-- begin --

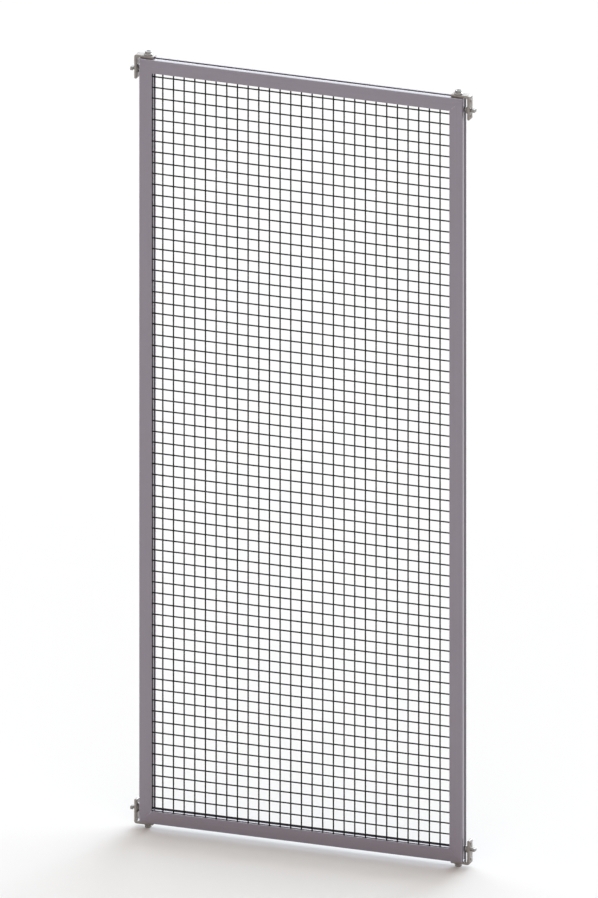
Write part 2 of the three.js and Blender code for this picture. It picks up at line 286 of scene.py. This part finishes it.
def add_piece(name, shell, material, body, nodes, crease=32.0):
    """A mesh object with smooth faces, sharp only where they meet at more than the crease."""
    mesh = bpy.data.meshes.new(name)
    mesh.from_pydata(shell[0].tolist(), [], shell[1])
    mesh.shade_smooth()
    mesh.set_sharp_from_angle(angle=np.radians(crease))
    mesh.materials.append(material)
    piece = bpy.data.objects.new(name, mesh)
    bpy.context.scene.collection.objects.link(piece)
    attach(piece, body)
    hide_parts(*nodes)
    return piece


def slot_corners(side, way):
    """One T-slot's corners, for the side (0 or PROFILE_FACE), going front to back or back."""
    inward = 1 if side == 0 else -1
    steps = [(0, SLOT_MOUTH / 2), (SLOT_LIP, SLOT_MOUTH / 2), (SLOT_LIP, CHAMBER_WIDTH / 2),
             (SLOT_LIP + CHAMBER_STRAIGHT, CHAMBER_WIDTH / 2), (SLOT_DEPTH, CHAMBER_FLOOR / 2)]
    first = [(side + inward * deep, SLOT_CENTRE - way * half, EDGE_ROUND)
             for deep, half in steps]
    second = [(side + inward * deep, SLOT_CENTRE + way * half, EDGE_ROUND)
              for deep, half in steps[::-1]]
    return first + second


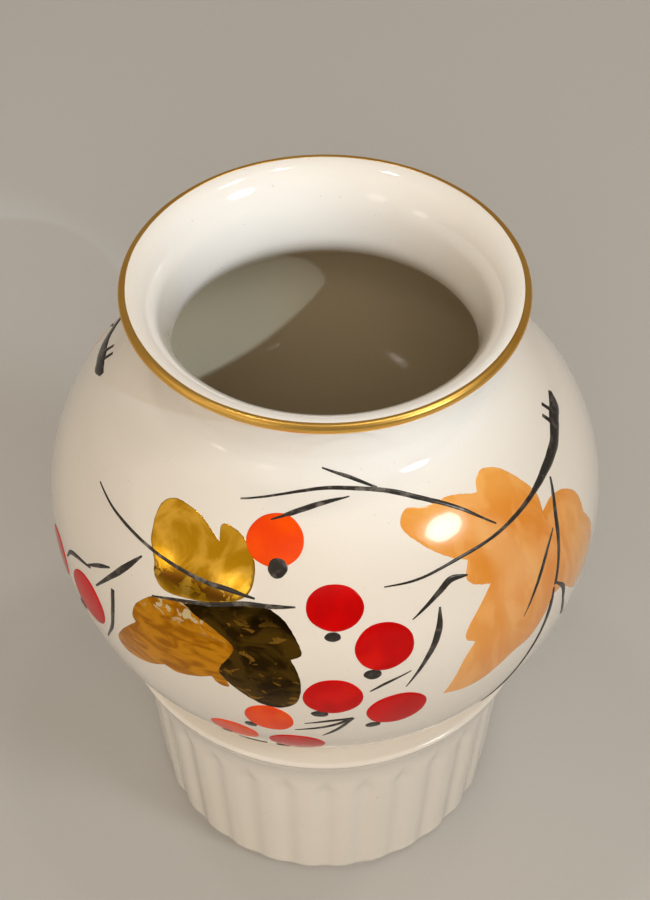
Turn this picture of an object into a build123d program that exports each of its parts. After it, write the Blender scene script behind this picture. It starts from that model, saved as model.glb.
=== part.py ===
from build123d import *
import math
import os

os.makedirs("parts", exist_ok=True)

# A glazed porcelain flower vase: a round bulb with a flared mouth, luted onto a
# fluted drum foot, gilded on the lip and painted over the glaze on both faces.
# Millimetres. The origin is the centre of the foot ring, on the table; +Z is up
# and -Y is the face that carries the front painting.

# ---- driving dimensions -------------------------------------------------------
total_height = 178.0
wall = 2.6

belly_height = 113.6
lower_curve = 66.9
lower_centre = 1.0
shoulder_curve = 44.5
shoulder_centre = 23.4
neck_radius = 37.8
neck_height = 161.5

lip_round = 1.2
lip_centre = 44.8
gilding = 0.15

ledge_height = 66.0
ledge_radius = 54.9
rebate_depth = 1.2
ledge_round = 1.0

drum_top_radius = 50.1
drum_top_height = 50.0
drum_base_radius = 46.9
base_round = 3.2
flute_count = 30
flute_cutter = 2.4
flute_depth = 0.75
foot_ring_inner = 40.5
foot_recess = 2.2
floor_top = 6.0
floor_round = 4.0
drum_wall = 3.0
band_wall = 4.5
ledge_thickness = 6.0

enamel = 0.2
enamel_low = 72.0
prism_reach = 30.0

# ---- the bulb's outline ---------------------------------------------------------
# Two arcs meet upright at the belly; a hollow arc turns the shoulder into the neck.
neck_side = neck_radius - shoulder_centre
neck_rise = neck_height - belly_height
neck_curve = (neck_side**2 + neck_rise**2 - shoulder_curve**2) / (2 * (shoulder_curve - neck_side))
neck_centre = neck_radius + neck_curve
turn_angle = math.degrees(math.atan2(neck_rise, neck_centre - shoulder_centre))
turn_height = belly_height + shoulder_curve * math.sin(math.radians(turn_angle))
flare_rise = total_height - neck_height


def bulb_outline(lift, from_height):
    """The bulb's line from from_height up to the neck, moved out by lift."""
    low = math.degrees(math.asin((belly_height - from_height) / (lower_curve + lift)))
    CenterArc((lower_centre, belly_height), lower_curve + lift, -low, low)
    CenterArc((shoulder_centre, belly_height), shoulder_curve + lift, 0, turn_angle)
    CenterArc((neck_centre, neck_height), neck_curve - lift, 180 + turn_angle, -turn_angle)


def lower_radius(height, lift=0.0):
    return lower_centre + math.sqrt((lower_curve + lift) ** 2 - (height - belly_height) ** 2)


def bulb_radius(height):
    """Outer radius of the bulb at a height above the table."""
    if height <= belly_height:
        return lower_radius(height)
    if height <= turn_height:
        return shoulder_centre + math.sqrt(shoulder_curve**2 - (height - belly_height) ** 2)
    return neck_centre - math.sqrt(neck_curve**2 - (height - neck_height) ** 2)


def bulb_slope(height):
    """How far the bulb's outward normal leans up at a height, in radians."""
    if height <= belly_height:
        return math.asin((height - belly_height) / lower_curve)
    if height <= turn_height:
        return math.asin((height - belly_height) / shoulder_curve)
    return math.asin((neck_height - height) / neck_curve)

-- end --
-- begin --

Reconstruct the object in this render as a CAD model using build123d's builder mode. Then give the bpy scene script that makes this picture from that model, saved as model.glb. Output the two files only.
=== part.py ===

-- end --

- [Short task]
Output the lines of the records above exactly as they appear, from the line containing "Write part 2" through the line containing "return piece".

- [Response to this task]
Write part 2 of the three.js and Blender code for this picture. It picks up at line 286 of scene.py. This part finishes it.
def add_piece(name, shell, material, body, nodes, crease=32.0):
    """A mesh object with smooth faces, sharp only where they meet at more than the crease."""
    mesh = bpy.data.meshes.new(name)
    mesh.from_pydata(shell[0].tolist(), [], shell[1])
    mesh.shade_smooth()
    mesh.set_sharp_from_angle(angle=np.radians(crease))
    mesh.materials.append(material)
    piece = bpy.data.objects.new(name, mesh)
    bpy.context.scene.collection.objects.link(piece)
    attach(piece, body)
    hide_parts(*nodes)
    return piece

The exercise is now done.